"""

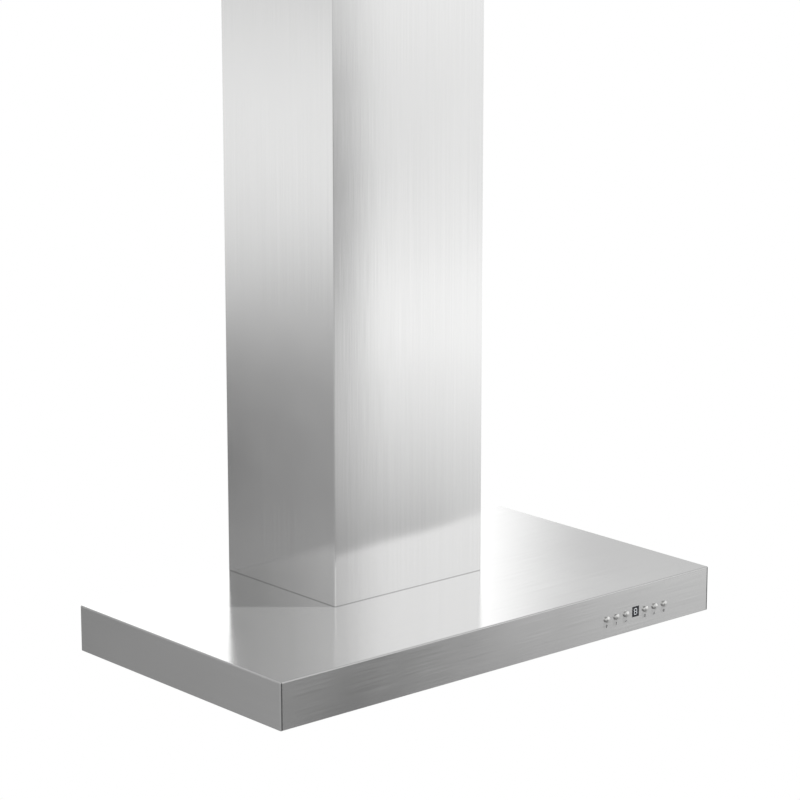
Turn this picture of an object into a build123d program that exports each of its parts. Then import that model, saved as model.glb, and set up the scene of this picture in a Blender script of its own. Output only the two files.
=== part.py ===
from build123d import *

import os
from math import radians, tan

# Island range hood: a flat box canopy hung from the ceiling on a telescoping frame inside a square chimney.
# Millimetres, +Z up. The origin is on the ceiling, at the centre of the chimney, and the front, with its
# push buttons, faces -Y.

# ------------------------------------------------------------------ driving sizes
drop_height = 1330  # ceiling to the underside of the canopy
canopy_width = 900
canopy_depth = 500
canopy_height = 74
canopy_sheet = 1.2
canopy_bend = 2.0  # outer radius of the folded edges
canopy_lip = 22  # bottom return flange
seam_width = 0.6  # open hairline at each welded corner
seam_depth = 0.7

chimney_width = 310
chimney_depth = 270
cover_sheet = 1.0
cover_bend = 2.0
cover_flange = 12  # inward return that carries the back panel
cover_gap = 1.0  # sliding gap between the two chimney sections
lower_cover_height = 980
cover_overlap = 174  # of the two chimney sections at rest

frame_clearance = 10  # chimney's outside to the frame's
angle_size = 25
angle_sheet = 2.0
frame_gap = 0.3  # between the nested angles
lower_leg_length = 773
leg_overlap = 200
strap_height = 25
end_strap = 216  # canopy top to the lowest strap
raise_travel = 200
lower_travel = 120
clamp_spacing = 30
clamp_edge = 25  # first clamp bolt below the lower leg's top

ceiling_plate_thickness = 3
ceiling_plate_clearance = 7  # chimney's outside to the plate's front and back
ceiling_flange_height = 28
ceiling_opening_width = 190
ceiling_opening_depth = 170
mount_hole_radius = 4.0
mount_hole_inset = 17.7  # from the upper frame's outside
foot_width = 42
foot_bolt_spacing_y = 120

bolt_radius = 3.0
bolt_hole_radius = 3.2
bolt_head_radius = 5.5
bolt_head_height = 3.3
nut_width = 10.0  # across the flats
nut_height = 4.6
screw_radius = 2.0
screw_head_radius = 3.8
screw_head_height = 1.6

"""

» **The problem**
Extract the complete listing above, reproducing each line exactly.

» **Problem solution**
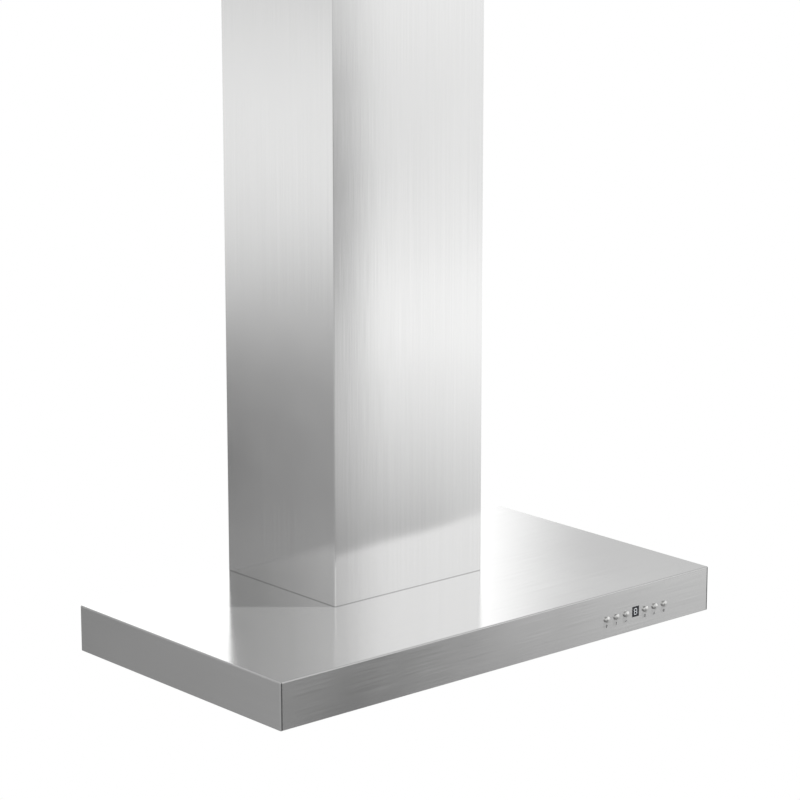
Turn this picture of an object into a build123d program that exports each of its parts. Then import that model, saved as model.glb, and set up the scene of this picture in a Blender script of its own. Output only the two files.
=== part.py ===
from build123d import *

import os
from math import radians, tan

# Island range hood: a flat box canopy hung from the ceiling on a telescoping frame inside a square chimney.
# Millimetres, +Z up. The origin is on the ceiling, at the centre of the chimney, and the front, with its
# push buttons, faces -Y.

# ------------------------------------------------------------------ driving sizes
drop_height = 1330  # ceiling to the underside of the canopy
canopy_width = 900
canopy_depth = 500
canopy_height = 74
canopy_sheet = 1.2
canopy_bend = 2.0  # outer radius of the folded edges
canopy_lip = 22  # bottom return flange
seam_width = 0.6  # open hairline at each welded corner
seam_depth = 0.7

chimney_width = 310
chimney_depth = 270
cover_sheet = 1.0
cover_bend = 2.0
cover_flange = 12  # inward return that carries the back panel
cover_gap = 1.0  # sliding gap between the two chimney sections
lower_cover_height = 980
cover_overlap = 174  # of the two chimney sections at rest

frame_clearance = 10  # chimney's outside to the frame's
angle_size = 25
angle_sheet = 2.0
frame_gap = 0.3  # between the nested angles
lower_leg_length = 773
leg_overlap = 200
strap_height = 25
end_strap = 216  # canopy top to the lowest strap
raise_travel = 200
lower_travel = 120
clamp_spacing = 30
clamp_edge = 25  # first clamp bolt below the lower leg's top

ceiling_plate_thickness = 3
ceiling_plate_clearance = 7  # chimney's outside to the plate's front and back
ceiling_flange_height = 28
ceiling_opening_width = 190
ceiling_opening_depth = 170
mount_hole_radius = 4.0
mount_hole_inset = 17.7  # from the upper frame's outside
foot_width = 42
foot_bolt_spacing_y = 120

bolt_radius = 3.0
bolt_hole_radius = 3.2
bolt_head_radius = 5.5
bolt_head_height = 3.3
nut_width = 10.0  # across the flats
nut_height = 4.6
screw_radius = 2.0
screw_head_radius = 3.8
screw_head_height = 1.6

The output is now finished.